Charlie Brown and Peanuts gang back with TV special Snoopy Presents: A Summer Musical
NEW YORK – Charlie Brown is not known for his successes. One of American cartoonist Charles M. Schulz's most memorable creations, Charlie is the ultimate clueless kid, never able to kick a football, ace a test or approach his crush , the Little Red-Haired Girl .
But in Snoopy Presents: A Summer Musical, a new Peanuts animated special, Charlie scores a major triumph. Thinking not so much of himself but of his little sister Sally and of future generations, he devises a plan to save a beloved institution: the Peanuts gang's summer camp.
The desire to preserve a cherished institution also inspired the creative team behind the production, the first new Peanuts television musical in more than 35 years. The last was Snoopy! The Musical from 1988.
With this special, which is available on Apple TV+, the writers aim both to celebrate the legacy of Schulz, who died in 2000 – 2025 is the 75th anniversary of the comic strip – and to take the indelible Peanuts crew in a slightly different direction.
'The thought jumped in my mind – wouldn't it be exciting to see the characters, you know, actually sing and dance?' Craig Schulz said in a joint video interview with Bryan Schulz and Cornelius Uliano, his screenplay collaborators and fellow executive producers. Craig is Charles Schulz's son and Bryan is the cartoonist's grandson.
The idea occurred to Craig Schulz while he was home watching movie musicals like Tick, Tick… Boom! (2021) and In The Heights (2021).
He felt musical numbers would give this fresh Peanuts offering an extended life.
'You could tell the same story we told without making it be a musical,' Craig Schulz said. 'But when you inject the music aspect into it, it really makes it more enjoyable to watch it over and over and over again.'
The Schulzes and Uliano, who have been collaborating for more than a decade on film and TV properties intended to introduce today's viewers to Charles Schulz's sly humour and often poignant wit, are also shifting the audience's focus from Snoopy, the Peanuts strip's spotlight-loving beagle, to its human characters.
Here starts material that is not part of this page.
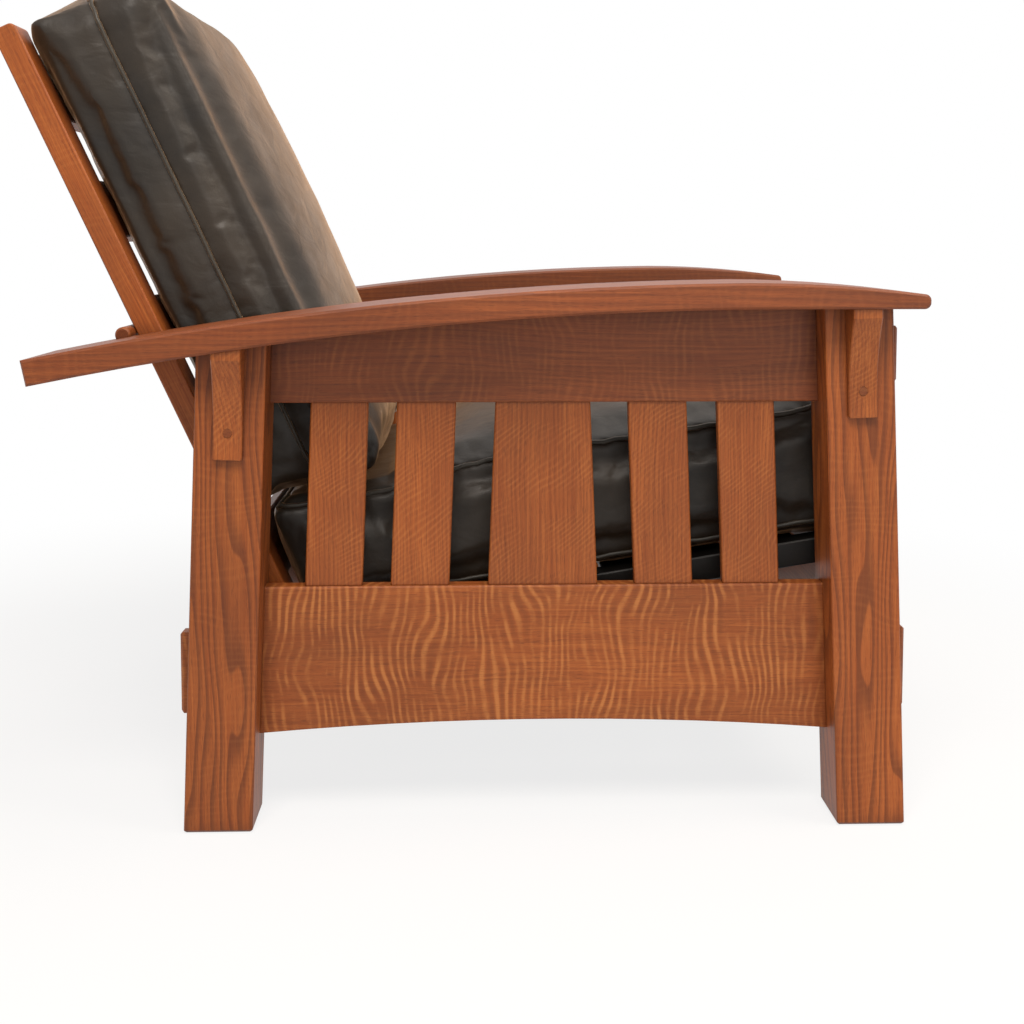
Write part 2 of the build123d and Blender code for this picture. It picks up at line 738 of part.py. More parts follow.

Although Snoopy plays a pivotal role in the plot – he pitches, naturally, a pup tent at the camp, which is called Cloverhill Ranch – he is not the main character.
Geared as much towards nostalgic parents as it is at young viewers, A Summer Musical does not share screenwriters or a setting with Camp Snoopy, the Apple TV+ children's series that debuted in 2024.
Instead, the 40-minute special, which is directed by Erik Wiese (Sonic Prime, 2022 to 2024; The Mighty B!, 2008 to 2011), explores the emotions of Sally, who arrives at camp for the first time and hates it (as a young Craig Schulz did) , and those of Charlie, who is embarking on his last summer session and adores the woods and the wild (as Bryan Schulz did) .
Depicting Charlie as an experienced camper, the writers have avoided including the kind of 'downbeat Charlie Brown gag' found in many earlier Peanuts specials, Craig Schulz said . In their collaborations, 'we never kind of pull the rug out from under him', he added.
Charlie's love of camp and Sally's loathing – a surprising Cloverhill resident finally wins her over to the place's charms – fuel the special's first two musical numbers.
Jeff Morrow, a Peanuts productions veteran and this musical's main composer, worked with songwriters Alan Zachary and Michael Weiner to create Best Time Ever. It is an upbeat ode that begins with Charlie singing and builds to a powerful – and, to Sally, overpowering – full camp chorus.
Their subsequent song for Sally, A Place Like This, details her every complaint. Both numbers mix pop with jazz, which has been the signature Peanuts sound ever since Vince Guaraldi composed the score in 1965 for A Charlie Brown Christmas, the first and much revered Peanuts special.
The music takes on a different quality, however, after the campers learn of plans to shutter Cloverhill because of diminishing attendance. Singer-songwriter Ben Folds , the special's music supervisor, wrote three additional numbers, two of which are lyrical ballads.
In the producers' own quest to maintain the Peanuts legacy, they have insisted on digital animation that matches Charles Schulz's drawings, and on casting adolescents and children for the young characters' voices, rather than adults who are trying to sound young.
'There're certain qualities in each voice and each character that we're looking for, and that all goes back to the original Christmas special,' Bryan Schulz said. 'That's kind of the template, the gold standard.'
Not surprisingly, the producers have often encountered young people who are completely unfamiliar with the original Peanuts comic strip.
Craig Schulz recalled that during a project years ago, none of the voice cast had ever read it. But by the end of filming, all the actors had delved into the history and become attached to the characters.
He wants the musical's viewers to feel the same way.
'They discovered a whole world they never knew existed,' he said of the cast. 'That's what we always hope. Once you discover that world, it's hard to leave it.' NYTIMES
Snoopy Presents: A Summer Musical is available on Apple TV+.